Some songs age well because they capture universal emotions rather than specific trends. This is one of them.
9) “November Rain” by Guns N’ Roses
At nearly nine minutes long, this video was an epic production with a wedding, a funeral, and Slash playing guitar in the desert for some reason.
It’s over the top. It’s melodramatic. It’s everything that grunge music would rebel against just a year later. And I absolutely love it.
That piano intro still gives me goosebumps. Axl Rose was aiming for something grand and emotional, and he achieved it. The song builds and builds until that guitar solo kicks in, and suddenly you’re transported.
I played this at my daughter Emma’s wedding, much to her embarrassment. But when that piano started, I saw a few other folks my age get a little misty-eyed. We remembered when this felt like the most important song in the world.
10) “Smells Like Teen Spirit” by Nirvana
This video announced that everything had changed.
Gone were the big production values and the aspirational glamour of 80s MTV. Here was a high school gym, flickering lights, and a band that looked like they’d rather be anywhere else. It was anti-spectacle, which made it spectacular.
Kurt Cobain’s howl of teenage angst and confusion spoke to something real.
Even though I was well past my teenage years when this came out, I could feel the raw emotion. The frustration.
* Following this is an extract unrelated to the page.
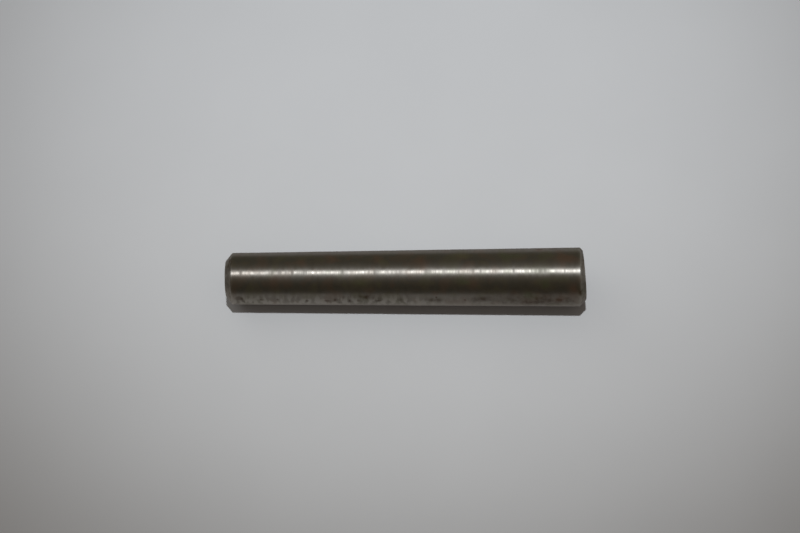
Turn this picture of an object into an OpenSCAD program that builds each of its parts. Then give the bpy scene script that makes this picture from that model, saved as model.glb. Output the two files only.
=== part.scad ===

The sense that something was wrong with the world but you couldn’t quite articulate what.
That opening guitar riff is one of the most recognizable in rock history now, and hearing it still makes my heart beat a little faster. It reminds me that music has the power to shift culture, to give voice to feelings we didn’t know we had.
Conclusion
MTV doesn’t really exist as it once did, and maybe that’s okay. Everything changes, just like The Buggles told us it would.
But these ten songs, and so many others from that era, they’re still here. Still giving me chills.
Still transporting me back to specific moments and feelings and versions of myself I’d almost forgotten.
What songs from MTV’s early days still affect you that way?